▶ [Exercise details]
Would you quote the material below in full and unchanged?

--- START OF Raw records ---

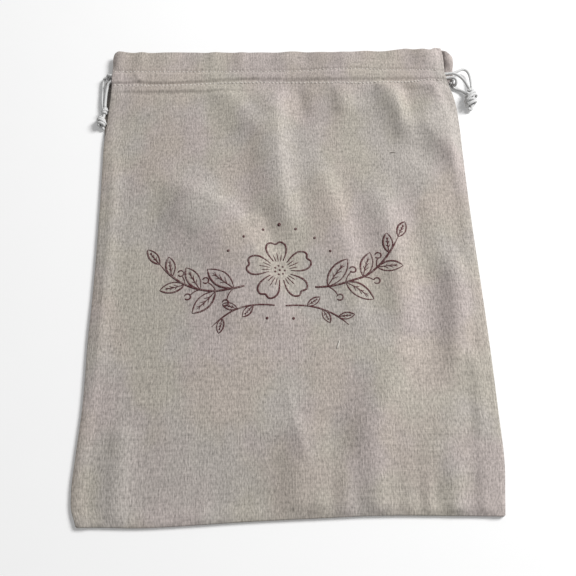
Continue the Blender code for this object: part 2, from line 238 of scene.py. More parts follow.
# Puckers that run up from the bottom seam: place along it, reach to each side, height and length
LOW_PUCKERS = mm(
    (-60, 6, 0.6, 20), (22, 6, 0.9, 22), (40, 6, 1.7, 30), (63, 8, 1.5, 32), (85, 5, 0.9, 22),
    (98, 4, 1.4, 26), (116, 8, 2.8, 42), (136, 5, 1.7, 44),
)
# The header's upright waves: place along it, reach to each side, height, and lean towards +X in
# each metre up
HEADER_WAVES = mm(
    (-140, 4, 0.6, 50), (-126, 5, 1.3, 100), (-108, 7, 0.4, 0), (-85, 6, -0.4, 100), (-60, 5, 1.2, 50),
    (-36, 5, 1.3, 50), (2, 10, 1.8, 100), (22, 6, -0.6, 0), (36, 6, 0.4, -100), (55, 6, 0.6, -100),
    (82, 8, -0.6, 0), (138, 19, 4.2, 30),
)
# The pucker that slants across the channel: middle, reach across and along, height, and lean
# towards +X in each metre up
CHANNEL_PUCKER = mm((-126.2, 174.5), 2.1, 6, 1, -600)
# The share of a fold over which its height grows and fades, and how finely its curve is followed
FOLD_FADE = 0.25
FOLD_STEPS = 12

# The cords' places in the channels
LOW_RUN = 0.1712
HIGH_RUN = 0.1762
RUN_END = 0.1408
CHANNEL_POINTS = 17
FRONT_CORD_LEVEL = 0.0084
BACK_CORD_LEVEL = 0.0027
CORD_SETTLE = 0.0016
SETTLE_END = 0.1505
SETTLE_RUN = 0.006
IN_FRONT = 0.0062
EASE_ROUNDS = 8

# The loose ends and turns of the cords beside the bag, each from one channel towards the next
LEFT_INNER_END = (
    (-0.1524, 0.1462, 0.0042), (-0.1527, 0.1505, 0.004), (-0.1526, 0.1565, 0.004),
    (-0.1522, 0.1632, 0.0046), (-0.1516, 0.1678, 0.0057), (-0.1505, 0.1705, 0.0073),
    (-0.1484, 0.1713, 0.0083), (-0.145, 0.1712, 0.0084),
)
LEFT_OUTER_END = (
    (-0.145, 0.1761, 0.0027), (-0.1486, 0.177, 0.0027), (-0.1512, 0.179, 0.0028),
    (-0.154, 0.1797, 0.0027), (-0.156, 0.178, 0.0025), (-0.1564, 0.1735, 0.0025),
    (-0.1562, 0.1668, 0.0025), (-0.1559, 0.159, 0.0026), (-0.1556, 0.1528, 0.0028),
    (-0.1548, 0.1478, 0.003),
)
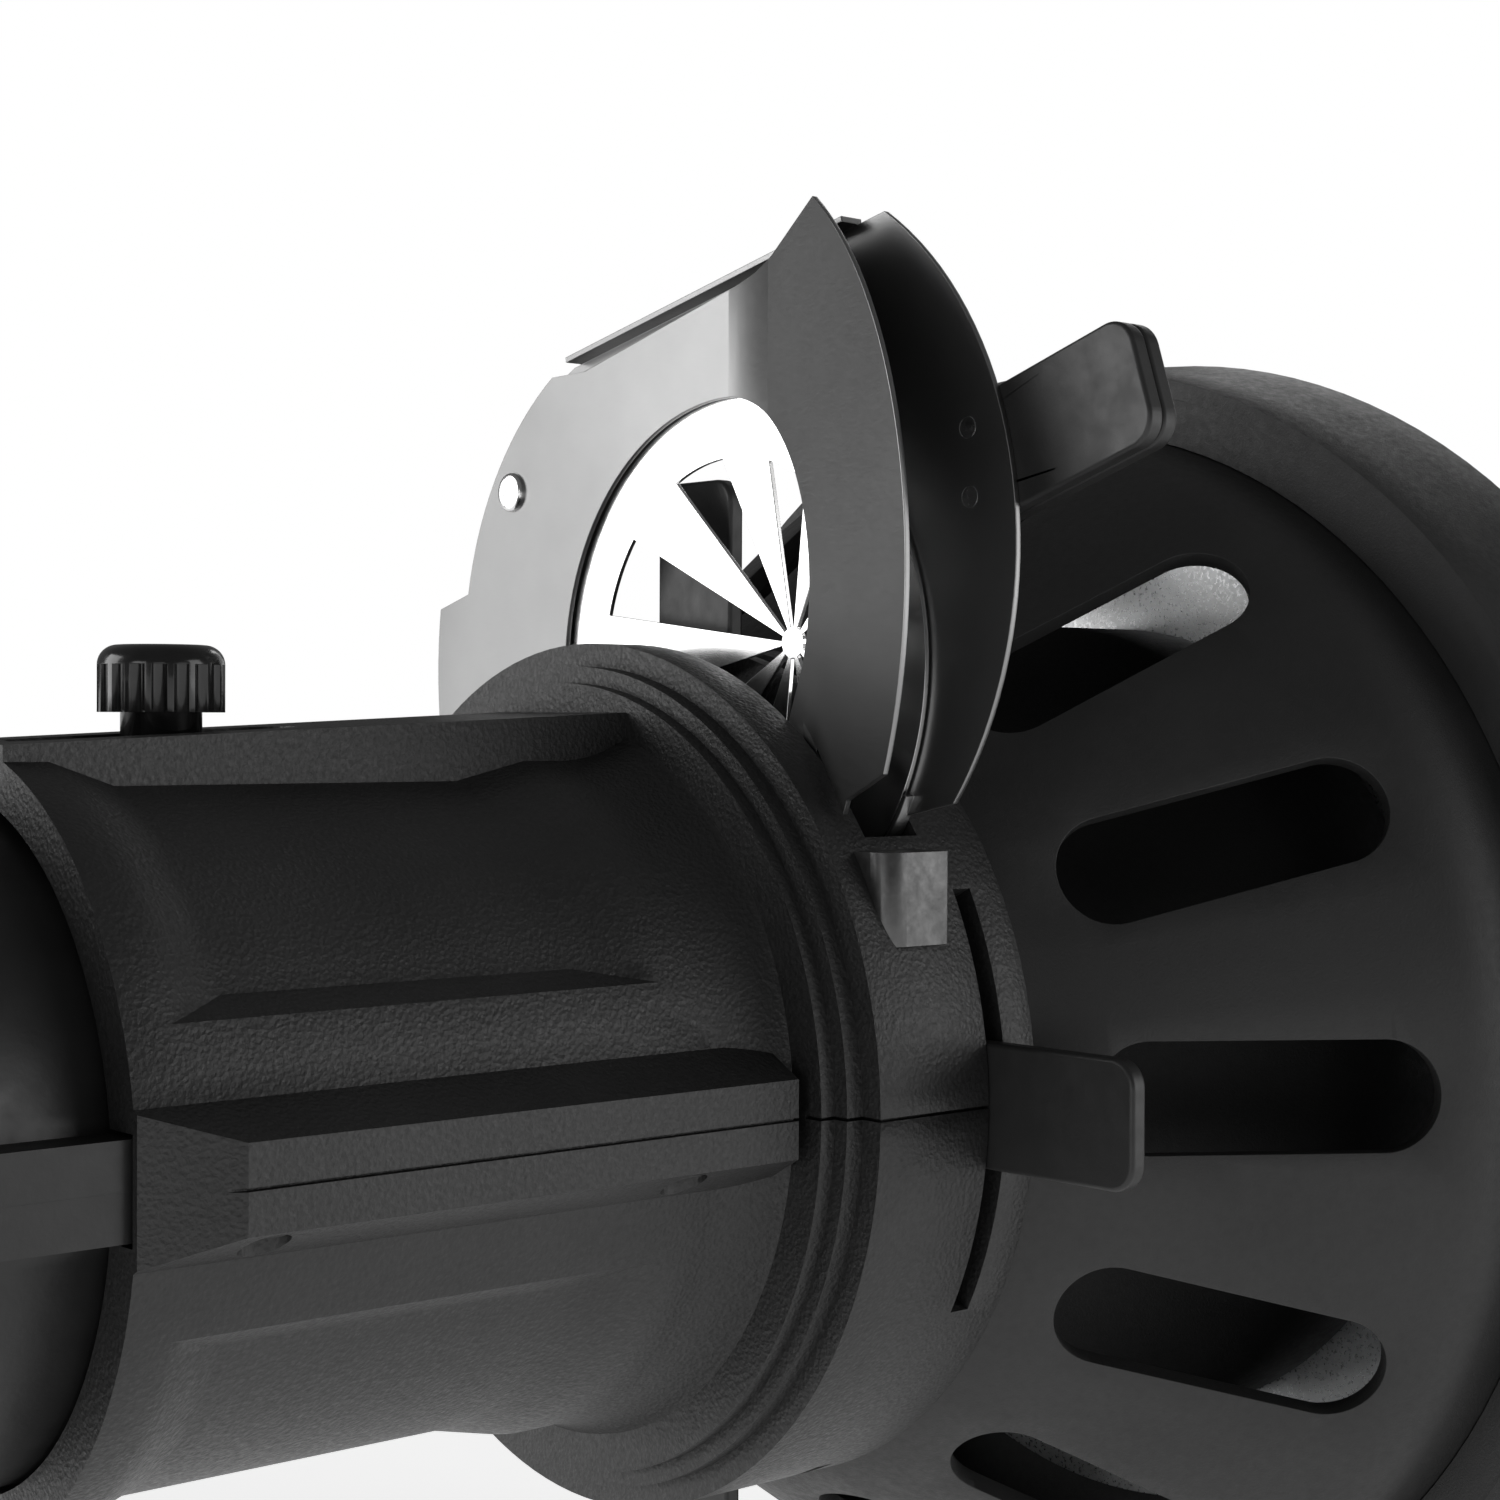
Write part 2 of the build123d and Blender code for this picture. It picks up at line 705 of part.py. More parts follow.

--- END OF Raw records ---

▶ [Solved problem]
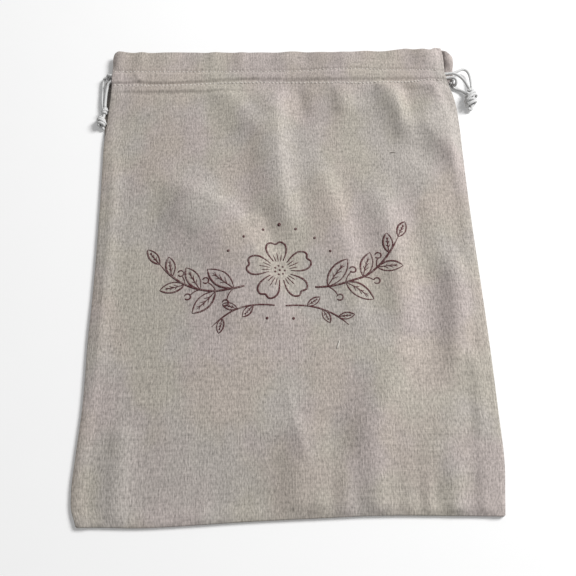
Continue the Blender code for this object: part 2, from line 238 of scene.py. More parts follow.
# Puckers that run up from the bottom seam: place along it, reach to each side, height and length
LOW_PUCKERS = mm(
    (-60, 6, 0.6, 20), (22, 6, 0.9, 22), (40, 6, 1.7, 30), (63, 8, 1.5, 32), (85, 5, 0.9, 22),
    (98, 4, 1.4, 26), (116, 8, 2.8, 42), (136, 5, 1.7, 44),
)
# The header's upright waves: place along it, reach to each side, height, and lean towards +X in
# each metre up
HEADER_WAVES = mm(
    (-140, 4, 0.6, 50), (-126, 5, 1.3, 100), (-108, 7, 0.4, 0), (-85, 6, -0.4, 100), (-60, 5, 1.2, 50),
    (-36, 5, 1.3, 50), (2, 10, 1.8, 100), (22, 6, -0.6, 0), (36, 6, 0.4, -100), (55, 6, 0.6, -100),
    (82, 8, -0.6, 0), (138, 19, 4.2, 30),
)
# The pucker that slants across the channel: middle, reach across and along, height, and lean
# towards +X in each metre up
CHANNEL_PUCKER = mm((-126.2, 174.5), 2.1, 6, 1, -600)
# The share of a fold over which its height grows and fades, and how finely its curve is followed
FOLD_FADE = 0.25
FOLD_STEPS = 12

# The cords' places in the channels
LOW_RUN = 0.1712
HIGH_RUN = 0.1762
RUN_END = 0.1408
CHANNEL_POINTS = 17
FRONT_CORD_LEVEL = 0.0084
BACK_CORD_LEVEL = 0.0027
CORD_SETTLE = 0.0016
SETTLE_END = 0.1505
SETTLE_RUN = 0.006
IN_FRONT = 0.0062
EASE_ROUNDS = 8

# The loose ends and turns of the cords beside the bag, each from one channel towards the next
LEFT_INNER_END = (
    (-0.1524, 0.1462, 0.0042), (-0.1527, 0.1505, 0.004), (-0.1526, 0.1565, 0.004),
    (-0.1522, 0.1632, 0.0046), (-0.1516, 0.1678, 0.0057), (-0.1505, 0.1705, 0.0073),
    (-0.1484, 0.1713, 0.0083), (-0.145, 0.1712, 0.0084),
)
LEFT_OUTER_END = (
    (-0.145, 0.1761, 0.0027), (-0.1486, 0.177, 0.0027), (-0.1512, 0.179, 0.0028),
    (-0.154, 0.1797, 0.0027), (-0.156, 0.178, 0.0025), (-0.1564, 0.1735, 0.0025),
    (-0.1562, 0.1668, 0.0025), (-0.1559, 0.159, 0.0026), (-0.1556, 0.1528, 0.0028),
    (-0.1548, 0.1478, 0.003),
)
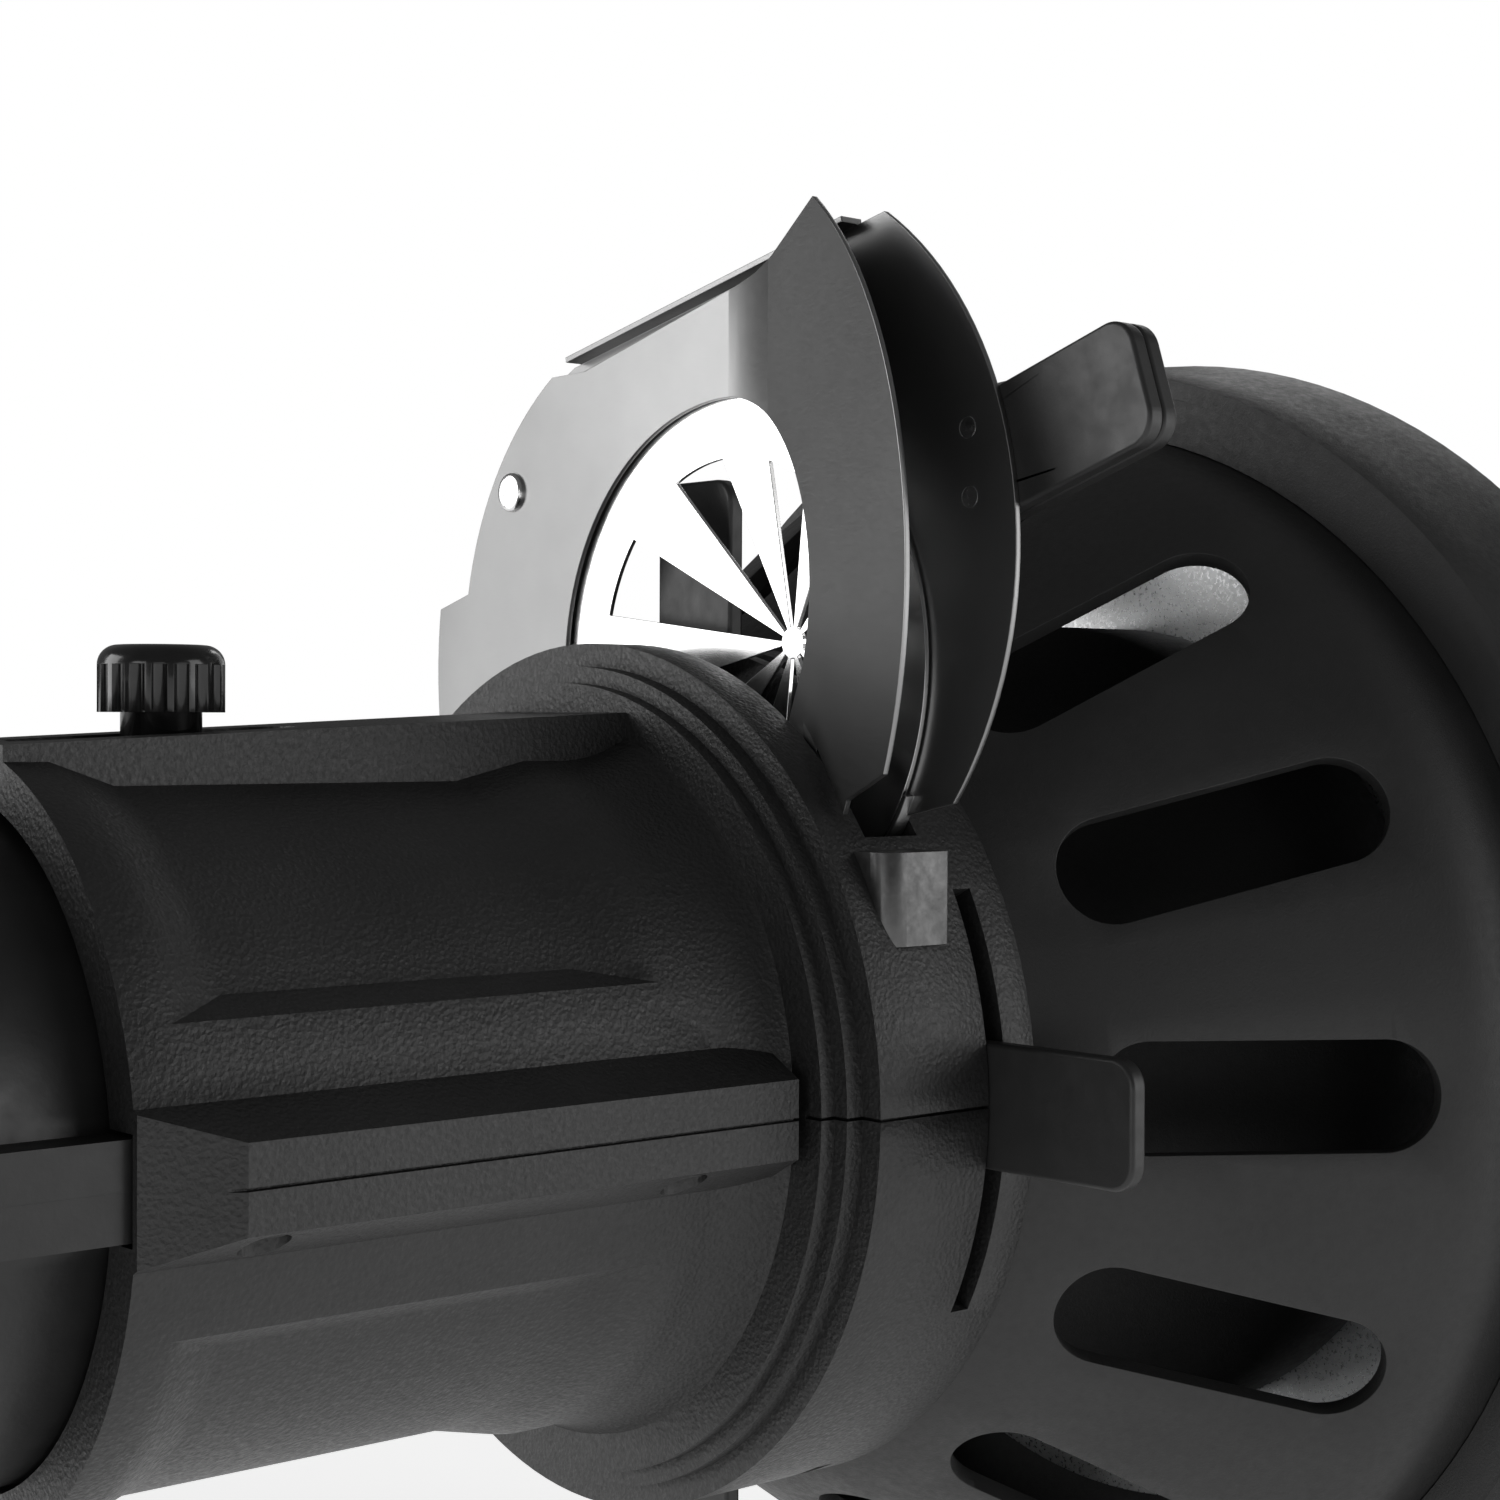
Write part 2 of the build123d and Blender code for this picture. It picks up at line 705 of part.py. More parts follow.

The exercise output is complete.